The etched surface allows the finish to have a keyhold on the metal. “Then it goes to powdercoat, which is also in-house. We use a premium powder coating material. A product that is considered the ‘steak and lobster’ of powder coating,” Womer said proudly. “From there it goes to hanging racks where the products are heated to 400 degrees to cure the powder coating.”
“The powder coat is actually a plastic type material so when it is heated up, it flows into the pores of the etched surface of the metal, which makes it pretty much bullet-proof. Of course, if you whacked it with a hammer it might chip, but with normal wear and tear, it will stay nice,” concluded Womer.
After the coated part is cured and ready for handling, it moves one step closer to installation on a car. “Then it will go to the assembly area where we put all the bushings in, screw all the rod ends in, and that type of thing,” stated Womer. “Now you have a torque arm that is painted, laying on bubble wrap on a soft table–all of our tables are soft so that they don’t scratch the parts,” he added. “The assembler then wipes them down with McGuire’s spray wax or some kind of detailer. This is done so that when you take them out of the package, they are ready to go.”

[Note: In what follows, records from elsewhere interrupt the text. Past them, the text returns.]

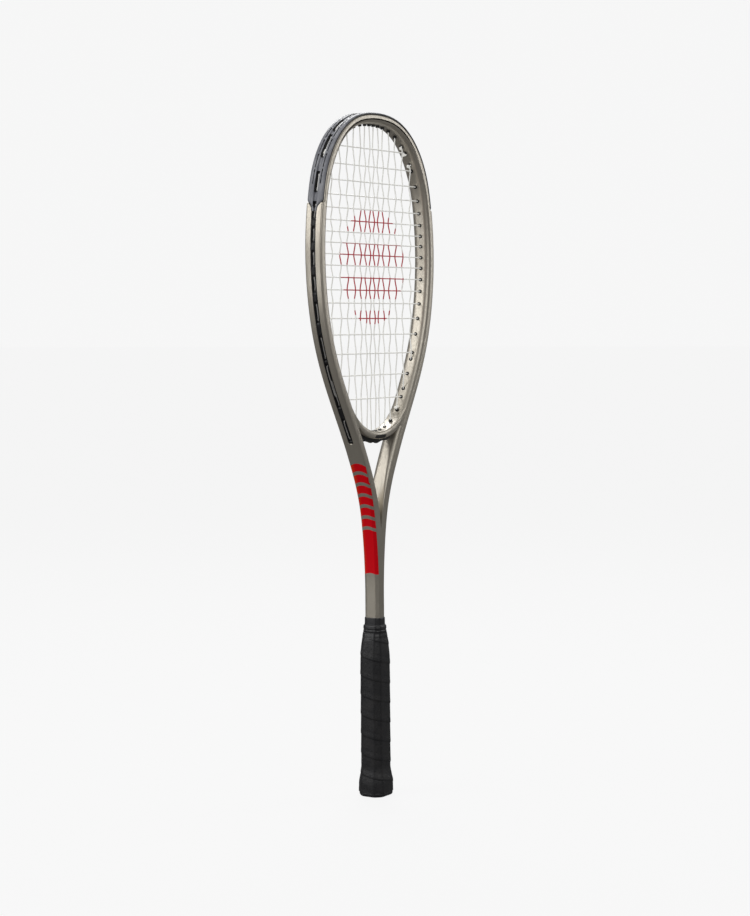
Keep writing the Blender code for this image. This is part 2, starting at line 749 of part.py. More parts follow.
def make_tape(skin):
    """Finishing tape: over the end of the wrap, then in on to the shaft."""
    bottom = TAPE_BOTTOM_Z + GAP
    step = GRIP_TOP_Z + GAP
    outer = [
        inset_ring(grip_outside(bottom), 0, bottom),
        inset_ring(grip_outside(step), 0, step + TAPE_THICKNESS),
        shaft_ring(-UNDER_TAPE, step + TAPE_THICKNESS + 0.3),
        shaft_ring(-UNDER_TAPE, TAPE_TOP_Z),
    ]
    inner = [
        inset_ring(grip_outside(bottom), TAPE_THICKNESS, bottom),
        inset_ring(grip_outside(step), TAPE_THICKNESS, step),
        shaft_ring(-GAP, step + 0.05),
        shaft_ring(-GAP, TAPE_TOP_Z),
    ]
    return new_object("grip_tape", hollow_mesh("grip_tape", outer, inner), skin)


def make_collar(skin):
    """Rubber collar: a skirt over the end of the tape and a neck round the shaft. Its origin is at its foot."""
    outer = [
        shaft_ring(-SKIRT_OUTSIDE - 0.2, COLLAR_BOTTOM_Z),
        shaft_ring(-SKIRT_OUTSIDE, COLLAR_SHOULDER_Z - 1.2),
        shaft_ring(-NECK_OUTSIDE - 0.2, COLLAR_SHOULDER_Z),
        shaft_ring(-NECK_OUTSIDE, COLLAR_TOP_Z),
    ]
    inner = [
        shaft_ring(-SKIRT_INSIDE, COLLAR_BOTTOM_Z),
        shaft_ring(-SKIRT_INSIDE, TAPE_TOP_Z + GAP),
        shaft_ring(-GAP, COLLAR_SHOULDER_Z - 1.2),
        shaft_ring(-GAP, COLLAR_TOP_Z),
    ]
    mesh = hollow_mesh("grip_collar", outer, inner, drop=COLLAR_BOTTOM_Z)
    return new_object("grip_collar", mesh, skin, location=(0, 0, COLLAR_BOTTOM_Z * MM))


def main():
    clear_scene()
    lacquer = material("satin_champagne_lacquer", (0.42, 0.39, 0.34), 0.32, 0.6)
    guard = material("slate_guard_plastic", (0.09, 0.095, 0.11), 0.45)
    black = material("black_nylon", (0.012, 0.012, 0.013), 0.4)
    string = material("natural_string", (0.80, 0.79, 0.75), 0.35)
    foam = material("handle_foam", (0.45, 0.42, 0.36), 0.8)
    cap = material("butt_cap_plastic", (0.014, 0.014, 0.015), 0.42)
    badge = material("badge_plastic", (0.16, 0.16, 0.17), 0.35)
    steel = material("staple_steel", (0.62, 0.62, 0.63), 0.3, 1.0)
    grip = material("black_grip", (0.016, 0.016, 0.018), 0.5)
    tape = material("finishing_tape", (0.02, 0.02, 0.022), 0.3)
    rubber = material("collar_rubber", (0.010, 0.010, 0.012), 0.35)

    mains, crosses = all_holes()
    holes = [hole for row in mains + crosses for hole in row[1:]]
    drills = prisms("string_hole_cutters", holes, HOLE_RADIUS, lambda hole: -1.5, lambda hole: 5.0)
    make_frame(lacquer, drills)
    make_bridge(lacquer, drills)
    make_guards(guard, black, mains, crosses)
    main_tube = string_mesh("main_string", main_route(mains, crosses), MAIN_STRING_SIDES)
    cross_tube = string_mesh("cross_string", cross_route(mains, crosses), CROSS_STRING_SIDES)
    new_object("main_string", main_tube, string)
    new_object("cross_string", cross_tube, string)
    pockets = make_staples(steel)
    make_foam(foam, pockets)
    make_cap(cap, pockets)
    disc("butt_badge", BADGE_RADIUS, BADGE_RECESS - GAP - BADGE_THICKNESS, BADGE_RECESS - GAP, badge)
    make_grip(grip)
    make_tape(tape)
    make_collar(rubber)


main()
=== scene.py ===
"""Squash racket: its visible pieces, materials, floor, light and camera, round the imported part.

X runs across the head, Y through the string bed and Z along the racket, as in the part. Shapes are worked
out in millimetres and turned into metres when a mesh is made. A place on the moulding is (s, n, y): the
length s along its outline from the crown, negative on the -X side, the distance n outside the outline, and
the height y above the plane of the strings.
"""

import math

import bmesh
import bpy
import numpy as np
from mathutils import Matrix, Vector


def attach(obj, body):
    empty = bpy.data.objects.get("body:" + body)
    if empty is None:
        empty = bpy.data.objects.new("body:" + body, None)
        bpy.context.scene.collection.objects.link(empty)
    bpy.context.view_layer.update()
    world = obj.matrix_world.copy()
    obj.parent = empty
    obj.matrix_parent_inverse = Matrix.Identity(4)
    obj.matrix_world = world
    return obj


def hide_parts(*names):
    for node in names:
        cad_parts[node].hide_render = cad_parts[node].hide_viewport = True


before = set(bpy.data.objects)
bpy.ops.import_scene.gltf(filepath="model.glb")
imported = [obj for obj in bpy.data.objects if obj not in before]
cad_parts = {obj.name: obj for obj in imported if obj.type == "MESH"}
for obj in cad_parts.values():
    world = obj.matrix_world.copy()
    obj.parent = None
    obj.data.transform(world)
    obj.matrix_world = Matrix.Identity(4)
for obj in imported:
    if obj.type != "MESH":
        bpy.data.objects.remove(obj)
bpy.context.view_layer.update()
MM = 0.001

# Outer edge of the moulding, from the crown down the +X side to the shaft
OUTLINE = (
    (0.0, 681.5), (38.6, 675.8), (70.6, 654.9), (92.0, 622.0), (101.0, 584.0), (103.7, 544.0),
    (101.1, 504.5), (93.1, 465.5), (78.9, 428.0), (60.4, 393.0), (41.0, 358.5), (24.2, 322.5),
    (14.1, 284.0), (9.1, 246.0), (7.3, 214.0), (7.3, 170.0), (7.3, 100.0), (7.3, 3.4),
)
WIDEST_Z = 544.0

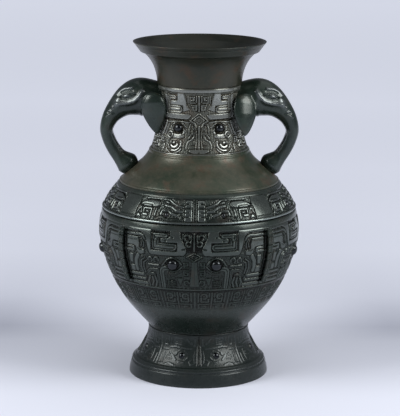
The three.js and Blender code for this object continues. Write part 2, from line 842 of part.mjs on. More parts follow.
// A leaf-shaped ear that lies back against the neck, on the side of the head that side names. Its
// lower end is narrower than its upper one.
function ear(side) {
  const leaf = new THREE.SphereGeometry(0.5, 12, 8);
  leaf.rotateX(Math.PI / 2);
  const points = leaf.getAttribute("position");
  for (let i = 0; i < points.count; i += 1)
    points.setX(i, points.getX(i) * (1 + EAR_TAPER * points.getZ(i)));
  leaf.scale(EAR_WIDTH, EAR_THICKNESS, EAR_LENGTH);
  leaf.rotateY(radians(EAR_LEAN));
  leaf.rotateZ(radians(-EAR_TURN) * side);
  leaf.translate(NECK_RADIUS + EAR_OUT, EAR_SPREAD * side, NECK_TOP - EAR_DROP);
  return solidOf(leaf);
}

// A round pin along Z with a domed head below z = 0, or, grown by the gap, the hole for it.
function pin(grip, grow, headed) {
  const radius = PIN_RADIUS + grow;
  const shank = [
    [radius, grip + grow],
    [0, grip + grow],
  ];
  const head = [
    [0, -PIN_HEAD_HEIGHT],
    [PIN_HEAD_RADIUS * 0.7, -PIN_HEAD_HEIGHT * 0.75],
    [PIN_HEAD_RADIUS, 0],
    [radius, 0],
  ];
  const blunt = [
    [0, -PIN_HEAD_HEIGHT],
    [radius, -PIN_HEAD_HEIGHT],
  ];
  return turned([...(headed ? head : blunt), ...shank], ROUND_SIDES);
}

// The three pins of a handle: where each head sits inside the wall, the way it points and how far
// it runs past the outer face.
function pinPlaces() {
  const across = new THREE.Vector3(1, 0, 0);
  const upper = NECK_TOP - UPPER_PIN_DROP;
  const lower = NECK_TOP - LOWER_PIN_DROP;
  const seat = tipSeat();
  const neckPin = (height) => {
    const reach = radiusAt(neckCurve, height) - WALL;
    const clear = reach - Math.sqrt(reach ** 2 - PIN_HEAD_RADIUS ** 2);
    return new THREE.Vector3(reach - clear - GAP, 0, height);
  };
  const inside = seat.point.clone().addScaledVector(seat.facing, -WALL - 2 * GAP);
  return [
    { name: "upper", start: neckPin(upper), facing: across, grip: WALL + PIN_GRIP },
    { name: "lower", start: neckPin(lower), facing: across, grip: WALL + PIN_GRIP },
    { name: "tip", start: inside, facing: seat.facing, grip: WALL + TIP_PIN_GRIP },
  ];
}

function pinTransform(pinPlace) {
  const up = new THREE.Vector3(0, 0, 1);
  const turn = new THREE.Quaternion().setFromUnitVectors(up, pinPlace.facing);
  return new THREE.Matrix4().compose(pinPlace.start, turn, new THREE.Vector3(1, 1, 1));
}

function makeHandles() {
  const holes = { upper: [], lower: [], tip: [] };
  const cutter = solidOf(vesselCutter());
  let head = solidOf(ovalTube(handleStations(), 20, 14));
  for (const side of [-1, 1]) head = head.add(ear(side));
  head = head.subtract(cutter);
  for (const pinPlace of pinPlaces()) {
    const drill = pin(pinPlace.grip, GAP, false).applyMatrix4(pinTransform(pinPlace));
    const hole = solidOf(drill);
    head = head.subtract(hole);
    holes[pinPlace.name].push(hole, solidOf(drill.clone().rotateZ(Math.PI)));
  }
  const headGeometry = geometryOf(head);
  for (const [sideName, turn] of [["left", Math.PI], ["right", 0]]) {
    const mesh = place(`handle_${sideName}`, headGeometry, bronze.handle);
    mesh.rotation.z = turn;
    for (const pinPlace of pinPlaces()) {
      const shape = pin(pinPlace.grip, 0, true).applyMatrix4(pinTransform(pinPlace));
      const pinMesh = place(`pin_${sideName}_${pinPlace.name}`, shape, bronze.inner);
      pinMesh.rotation.z = turn;
    }
  }
  return holes;
}

makeFoot();
makeBasePlate();
makeBowl();
makeBelly();
makeShoulderBand();
const pinHoles = makeHandles();
makeShoulder(pinHoles.tip);
makeNeck([...pinHoles.upper, ...pinHoles.lower]);
makeMouthRim();

export default zun;
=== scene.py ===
"""An archaistic bronze zun with elephant-head handles, dressed for its look.

Lengths in the tables are millimetres. Angles are degrees from the front, -Y, towards +X.
"""

import math

import bpy
import numpy as np
from mathutils import Matrix, Vector


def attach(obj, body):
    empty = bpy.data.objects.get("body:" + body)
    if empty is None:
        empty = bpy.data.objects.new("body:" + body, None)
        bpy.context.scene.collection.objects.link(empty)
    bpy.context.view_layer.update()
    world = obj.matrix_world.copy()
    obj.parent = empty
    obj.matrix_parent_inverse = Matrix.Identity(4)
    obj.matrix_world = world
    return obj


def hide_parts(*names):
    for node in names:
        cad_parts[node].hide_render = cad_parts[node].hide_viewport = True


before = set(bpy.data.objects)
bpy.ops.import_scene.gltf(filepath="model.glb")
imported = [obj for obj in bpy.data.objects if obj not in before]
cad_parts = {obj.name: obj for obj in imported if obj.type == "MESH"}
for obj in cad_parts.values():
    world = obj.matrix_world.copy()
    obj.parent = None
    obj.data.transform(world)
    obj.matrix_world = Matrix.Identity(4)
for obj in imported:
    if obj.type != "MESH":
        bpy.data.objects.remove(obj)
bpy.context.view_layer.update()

MM = 0.001

# Heights of the joints between the rings, and of the lip
WAIST_TOP = 58
BOWL_TOP = 122.5
BELLY_TOP = 203
BAND_TOP = 234
SHOULDER_TOP = 273
NECK_TOP = 350
MOUTH_TOP = 400

WALL = 4.5

# How far each ring's ornament is turned from the front
FOOT_TURN = 0.7
BELLY_TURN = -2.5
BAND_TURN = -2.4
NECK_TURN = -0.5

# The radius at which each ring's sheet of ornament has its true width
FOOT_RADIUS = 64.1
BOWL_RADIUS = 99.7
BELLY_RADIUS = 117.5
BAND_RADIUS = 108.9
NECK_RADIUS = 50.4

# How far the ornament's ground lies below its tops, and how soft its edges are
GROUND = -1.15
EDGE = 0.55

# How rubbed the inner faces are, and a face whose patina is whole
WEAR_SUNK = 0.35
WEAR_WHOLE = 0.75

# How dark a cut gets, the depth at which it is darkest, and how deep a line's own grooves are
CUT_DARK = 0.85
CUT_FULL = 0.6
LINE_DEPTH = 0.7


# Outlines


def sweep(start, start_lean, start_pull, end, end_lean, end_pull):
    """A smooth stretch of outline of (radius, height), leans in degrees from straight up."""
    a, d = np.array(start, float), np.array(end, float)
    span = np.linalg.norm(d - a)
    lean = np.radians([start_lean, end_lean])
    b = a + start_pull * span * np.array([np.sin(lean[0]), np.cos(lean[0])])
    c = d - end_pull * span * np.array([np.sin(lean[1]), np.cos(lean[1])])
    t = np.linspace(0, 1, 121)[:, None]
    return (1 - t) ** 3 * a + 3 * (1 - t) ** 2 * t * b + 3 * (1 - t) * t**2 * c + t**3 * d


def joined(*stretches):
    """Stretches end to end, each without the point that it shares with the last one."""
    return np.vstack([stretches[0]] + [s[1:] for s in stretches[1:]])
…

Packaged and waiting for a customer, the part may take one of several different routes to get to their final point for installation. “They will either go out by ones and twos to mail order customers or scheduled in lots to Summitt, Jegs, or any of those big distributors. Every once in a while one will go in the back room and get put on the car so Ryan can go race it,” Womer said with a chuckle. “So the process that came in one door will end up as little as two days later, going out the other door to the customer.”
The Final Word
As a company, UMI Performance went to the Holley LS Fest for the first time in 2014. “When we went to the dragstrip, all of our guys were like; ‘Holy crap, half of the cars here have UMI parts on them!’ We felt like celebrities because almost everyone you talked to either had our parts or were considering our parts for their cars,” claimed Womer.